Bringing back fiscal and monetary sanity
What is the biggest benefit for the rest of the world?
If the United States abandons upside-down economics focused on increasing government spending, taxes, and unproductive public debt and decides to put the private sector at the front, driving productive private investment and innovation as the pillars of economic policy, the world will follow, and everyone will benefit.
Bringing back fiscal and monetary sanity and giving taxpayers more of their own money means lower inflation, more productivity, better investments, and stronger global growth.
The most important issue for markets over the next four years will be whether the U.S. dollar will remain the world's reserve currency. To achieve it, Trump must slash spending, pump growth, and increase global demand for U.S. dollars.
This would show the weakness of other fiat currencies and require a Federal Reserve that focuses on sound money and not on bailing out the Treasury and rescuing the ECB.
A stronger dollar is beneficial for everyone.

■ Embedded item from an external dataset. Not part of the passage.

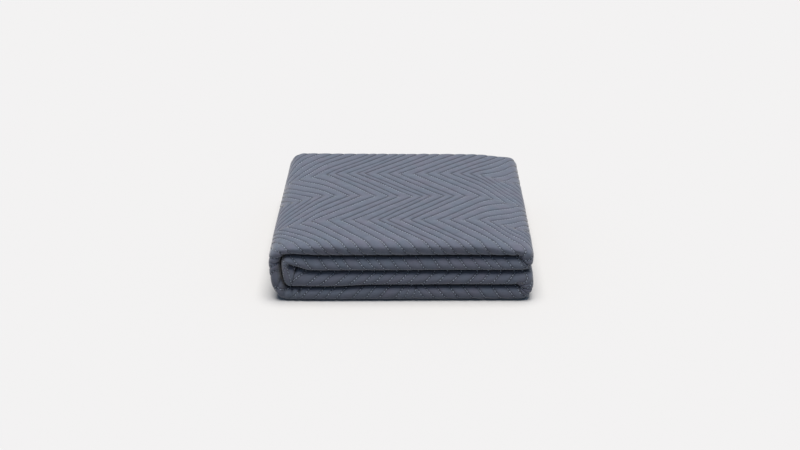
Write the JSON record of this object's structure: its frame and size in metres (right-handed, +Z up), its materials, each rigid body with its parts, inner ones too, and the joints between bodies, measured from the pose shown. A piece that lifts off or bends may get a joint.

Americans and world citizens will suffer less inflation, and the rest of the world’s economies will not have the temptation to follow the Fed’s wrong policies, which only perpetuate government debt and spending.
A strong dollar is a limit to global fiscal imprudence. Of course, a sound monetary policy means cheaper imports and a lower trade deficit.
Sound money will not only provide the U.S. with the necessary disinflation but also an undeniable monetary advantage. Simultaneously, other central banks will recognize Treasury bonds as the asset of choice for those seeking low volatility and solid returns.
If Trump brings the U.S. dollar back to its glory, dismantling any BRICS currency project will be easy and effortless.
You may have read about the terrible consequences of a Trump administration, originating from sources that justify any imbalance in the public sector.
I hope that this article helps you see an alternative perspective, which emphasizes the private and productive sector. The world can go back to sound money and economic logic driven by a thriving private sector and avoid continuing down the destruction path of unproductive government fiscal dominance.